Michelangelo Antonioni dirigió varias obras maestras. Una de ellas La Notte, estrenada en 1961 y protagonizada por Marcello Mastroianni, Jeanne Moreau y Monica Vitti, nos sigue cautivando por la riqueza de sus significaciones. La última escena de la película es uno de los momentos más brillantes de toda la cinematografía del director italiano. Después de una larga noche en la que le ha pasado de todo, la pareja compuesta por el famoso escritor Giovanni Pontano (Mastroianni) y su esposa Lidia (Moreau) deambula por el enorme jardín de una residencia en la que se había celebrado una estrambótica fiesta.
Lidia le dice a Pontano que ya no lo ama y que, por lo mismo, siente que su vida ha perdido sentido. El escritor le ruega que reconsidere, que seguramente todavía, en el fondo de su alma, la mujer lo ama. Le pide disculpas por haber sido egoísta. Le suplica que vuelvan a su casa.
Lidia saca de su bolso una hoja mecanografiada. La lee en voz alta. Es una carta de amor dirigida a ella. El autor de la misiva le cuenta que la miraba dormir y tenía miedo de despertarla para no trastornar su belleza. Luego le dice que quería alcanzar una imagen eterna de ella, una que no compartiera con nadie, que nadie pudiera arrebatarle. Que imaginaba un retablo de ellos, juntos para siempre y desde siempre, incluso desde antes de que se conocieran. Esa noche fabulosa podría prolongarse para siempre. Vivirían un amor que sólo podría ser destruido por la más despreciable de las apatías. Entonces, sigue contando la carta, Lidia abrió los ojos y el autor de la epístola quedó convencido de que ya nada podría separarlos.
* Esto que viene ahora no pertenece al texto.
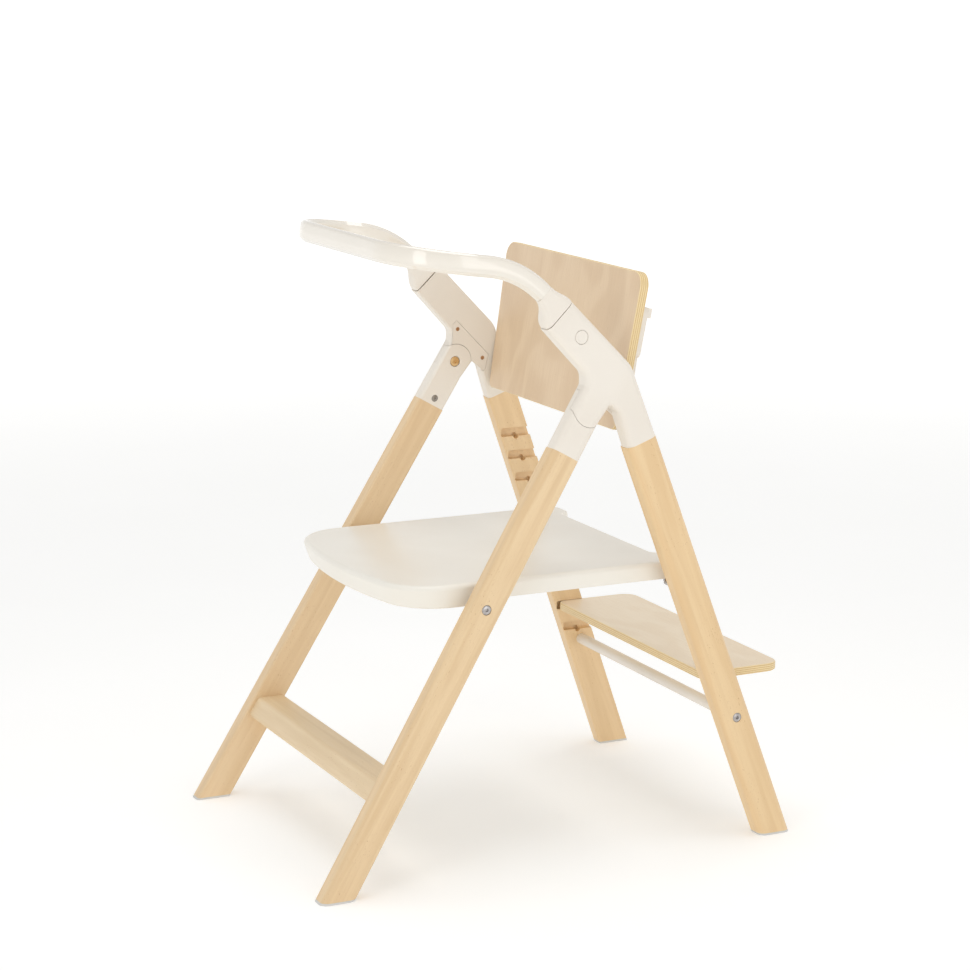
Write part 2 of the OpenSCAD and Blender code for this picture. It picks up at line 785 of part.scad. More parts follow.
ear_w = 40;
ear_len = 17;
front_turn = 6;             // slope of the front edge where it meets its corners, degrees
function flat(pts) = [for (p = pts) [p[0], p[1], 0]];
function platform_outline(inset) =
    let (w = platform_half_w - inset,
         r = platform_corner - inset,
         cx = w - r,
         reach = cx / sin(front_turn),
         front_c = [0, platform_front + inset + reach + r],
         cy = front_c[1] - reach * cos(front_turn),
         rear = platform_rear - inset)
    rounded(concat(
        flat(arc([-cx, cy], r, 180, 270 - front_turn, 10)),
        flat(arc(front_c, reach + r, 270 - front_turn + 0.6, 270 + front_turn - 0.6, 8)),
        flat(arc([cx, cy], r, 270 + front_turn, 360, 10)),
        [[w, rear + ear_len, 14], [w - ear_w + 2 * inset, rear + ear_len, 12],
         [w - ear_w - 12 + 2 * inset, rear, 16], [-w + ear_w + 12 - 2 * inset, rear, 16],
         [-w + ear_w - 2 * inset, rear + ear_len, 12], [-w, rear + ear_len, 14]]));
wall = 5;
rib_t = 3;
rail_screw_y = [-60, 40, 140];
rib_front = 17;             // the ribs start this far behind the front edge
slant_top = 4;              // the front leans back from this far below the top
slant = 0.8;                // set-back of the front for each millimetre down

// Body of the platform, and its hollow with an inset: the front face leans back below its top edge.
module platform_block(inset, low, high) {
    top = platform_top - slant_top;
    front = platform_front + inset * norm([1, slant]);
    difference() {
        translate([0, 0, low]) linear_extrude(high - low) polygon(platform_outline(inset));
        side_slab(-far, far) polygon([[front, top], [front + slant * (top - low + 1), low - 1],
            [front - 50, low - 1], [front - 50, top]]);
    }
}
module platform() {
    z0 = platform_top - platform_t;
    z1 = platform_top - platform_front_t;
    color(cream) difference() {
        union() {
            difference() {
                platform_block(0, z1, platform_top);
                platform_block(wall, z1 - 1, platform_top - wall);
                side_slab(-far, far) polygon([[-125, z1 - 2], [-125, z1], [-60, z0], [far, z0], [far, z1 - 2]]);
            }
            for (x = [-110, -40, 40, 110]) translate([x - rib_t / 2, platform_front + rib_front, z0 + 4])
                cube([rib_t, platform_rear - platform_front - rib_front - 6, platform_t - 5]);
            for (y = [-150, -60, 40, 140]) translate([-platform_half_w + 6, y - rib_t / 2, z0 + 14.5])
                cube([2 * platform_half_w - 12, rib_t, platform_t - 16]);
            for (side = [-1, 1]) for (y = rail_screw_y)
                translate([side * 172 - 9, y - 8, z0 + 2]) cube([18, 16, platform_t - 3]);
        }
        both() {
            translate([rail_x - 0.3, -140, 300]) cube([rail_t + 0.6, 400, rail_bottom + rail_h + 0.5 - 300]);
            x_cyl(platform_pivot_y, platform_pivot_z, 174, 300, 6.2);
            translate([172, platform_pivot_y - 10, 300]) cube([9.5, 20, 76]);
            for (y = rail_screw_y) x_cyl(y, rail_bottom + 9, 165, 181, 1.8);
        }
    }
}

// Steel rail inside each side of the platform, with a hook behind the rest peg.
module platform_rail() {
    nose = peg_y + peg_r + 1;
    color(steel) difference() {
        side_slab(rail_x, rail_x + rail_t) union() {
            translate([platform_pivot_y, rail_bottom]) square([nose + 9 - platform_pivot_y, rail_h]);
            translate([nose, peg_z - 4]) square([9, 12]);
            translate([peg_y - 6, saddle_z]) square([nose + 6 - peg_y, rail_bottom + 1 - saddle_z]);
            translate([platform_pivot_y, platform_pivot_z]) circle(7.2);
            translate([platform_pivot_y - 7.2, platform_pivot_z]) square([10, rail_h]);
        }
        x_cyl(platform_pivot_y, platform_pivot_z, 150, 300, bolt_r + fit);
        for (y = rail_screw_y) x_cyl(y, rail_bottom + 9, 150, 300, 1.8);
        translate([150, -far, rail_bottom + rail_h]) cube([80, 2 * far, 100]);
    }
}
module platform_rail_left() { platform_rail(); }
module platform_rail_right() { other() platform_rail(); }

module rail_screws() {
    color(steel) both() for (y = rail_screw_y) {
        x_cyl(y, rail_bottom + 9, 168, rail_x + rail_t, 1.8);
        x_cyl(y, rail_bottom + 9, rail_x + rail_t, rail_x + rail_t + 1.6, 3.4);
    }
}

module platform_pivot_bolts() {
    face = outer_x(platform_pivot_z);
    color(steel) both() difference() {
        union() {
            x_cyl(platform_pivot_y, platform_pivot_z, 174, face - 3, bolt_r);
            x_cyl(platform_pivot_y, platform_pivot_z, face - 3.4, face + 0.6, 6.6);
        }
        x_hex(platform_pivot_y, platform_pivot_z, face - 2, face + 5, 5);
    }
}

module platform_spacers() {
    color(steel) both() difference() {
        x_cyl(platform_pivot_y, platform_pivot_z, platform_half_w + 0.6, inner_x(platform_pivot_z) - 0.4, 7);
        x_cyl(platform_pivot_y, platform_pivot_z, 150, 300, bolt_r);
    }
}

module platform_nuts() {
    color(steel) both() difference() {
        x_hex(platform_pivot_y, platform_pivot_z, rail_x - 6, rail_x - 0.4, 12);
        x_cyl(platform_pivot_y, platform_pivot_z, 150, 300, bolt_r);
    }
}

// ---------- step board ----------

module step_board() {
    groove = groove_top - board_groove * groove_pitch;
    ceiling = groove * cos(side_lean) - leg_t * sin(side_lean);
    floor_z = (groove - groove_h) * cos(side_lean) - (leg_t - groove_depth) * sin(side_lean);
    y0 = rear_front_y(groove) + groove_wall / cos(rear_lean) + 1.4;
    w = board_half_w;
    color(ply) translate([0, 0, (ceiling + floor_z - board_t) / 2]) linear_extrude(board_t)
        polygon(rounded([[-w, y0, 16], [w, y0, 16], [w - 2, y0 + board_depth, 22],
            [-w + 2, y0 + board_depth, 22]]));
}

rear_leg_left();
rear_leg_right();
hub_left();
hub_right();
hub_cover_left();
hub_cover_right();
hub_cover_screws();
pivot_bolts();
pivot_inserts();
cross_rod();
rod_bolts();
backrest();
backrest_carrier();
backrest_screws();
carrier_bolts();
rest_pegs();
rear_glides();
front_leg_left();
front_leg_right();
leg_cap_left();
leg_cap_right();
cap_bolts();
front_stretcher();
stretcher_dowels();
front_glides();
platform_pivot_bolts();
platform_spacers();
platform_nuts();
platform();
platform_rail_left();
platform_rail_right();
rail_screws();
guard_ring();
collar_left();
collar_right();
ring_tongue_left();
ring_tongue_right();
release_button_left();
release_button_right();
button_springs();
step_board();
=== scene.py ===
"""Looks for a folding wooden high chair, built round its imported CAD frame.

Most pieces start as a copy of their CAD node, so every size is the CAD's, and have their edges rounded.
The ring, collars, backrest, board, buttons, larger bolts and the platform's front are modelled anew in
the same place.
Lengths are in millimetres until a mesh is made, and the row frame is the CAD's.
"""

import json
from math import acos, atan2, cos, pi, radians, sin, tan
import bmesh
import bpy
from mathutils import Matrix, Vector


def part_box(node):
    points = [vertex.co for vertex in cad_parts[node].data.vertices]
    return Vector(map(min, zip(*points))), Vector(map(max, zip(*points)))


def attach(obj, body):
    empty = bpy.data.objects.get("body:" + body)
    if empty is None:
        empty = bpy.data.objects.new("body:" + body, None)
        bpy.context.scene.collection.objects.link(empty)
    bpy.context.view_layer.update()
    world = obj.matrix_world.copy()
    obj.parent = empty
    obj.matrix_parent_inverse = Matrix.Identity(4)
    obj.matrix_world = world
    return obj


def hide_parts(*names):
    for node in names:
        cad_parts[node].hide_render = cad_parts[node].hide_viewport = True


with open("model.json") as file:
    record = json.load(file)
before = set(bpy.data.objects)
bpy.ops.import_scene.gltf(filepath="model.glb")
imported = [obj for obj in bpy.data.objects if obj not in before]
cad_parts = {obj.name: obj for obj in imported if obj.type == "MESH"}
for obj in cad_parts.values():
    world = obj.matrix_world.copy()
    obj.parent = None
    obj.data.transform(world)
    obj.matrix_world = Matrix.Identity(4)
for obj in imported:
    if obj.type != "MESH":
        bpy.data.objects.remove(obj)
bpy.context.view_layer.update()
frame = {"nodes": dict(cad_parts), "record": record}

MM = 0.001

# ---------- driving sizes, as in the CAD ----------

HALF_FOOT = 251.75
TOE_Y = -348.2
HEEL_Y = 348.2
SIDE_LEAN = radians(2.35)
FRONT_LEAN = radians(31.2)
REAR_LEAN = radians(19.75)
LEG_T = 27.2
FRONT_W = 42.4
REAR_W = 45.1
PIVOT = Vector((47.0, 610.7))
ARM_SLOPE = radians(46)
ARM_W = 50.5
ARM_END = Vector((4.9, 733.7))
COLLAR_LEN = 34.0
RING_SHIFT = 4.6
RING_HALF_W = 211.0
RING_T = 14.0
RING_H = 28.5
RING_END_H = 26.0
RING_FRONT = -208.0
RING_CORNER = 95.0
RING_RISE = radians(8)
RING_BEND = 134.0
BACKREST_LEAN = radians(9.6)
BACKREST_AT = (97.0, 572.3)
BACKREST_T = 13.0
PLATFORM_TOP = 387.0
EDGE_OUT = 10.0          # rounding of the outer long edges
EDGE_IN = 5.0            # rounding of the inner long edges
SKIN = 0.06              # how far a rounding form lies inside the CAD faces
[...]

Mientras Lidia lee, el rostro de Pontano se va arrugando. ¿Quién te escribió esa carta? -–la increpa, invadido por los celos–. Ella le responde: fuiste tú.
Al igual que Pontano, no pocas veces somos incapaces de reconocer la pasión que pusimos en las cosas que antes hicimos. Aquello a lo que dedicamos la máxima atención, a lo que imprimimos la mayor emoción, a lo que entregamos nuestro corazón entero, con el paso del tiempo se va tornando lejano, frío, indiferente. Al olvidarlo, también nos olvidamos de nosotros mismos. Pontano no sólo ofende a Lidia al ser incapaz de reconocer esa carta de amor como suya, sino que se ofende a sí mismo, o mejor dicho, al hombre joven que escribió esas líneas apasionadas que merecían haber sido recordadas para siempre. ¿De qué sirve haber vivido maravillas si uno es incapaz de reconocerlas como propias?
Cuando Lidia le revela la autoría de la carta, Pontano queda devastado. Entonces se abalanza sobre ella, la llena de besos y le dice que todavía la ama. Su esfuerzo es inútil. Ninguna noche dura para siempre. La luz del día vuelve a poner las cosas en su sitio.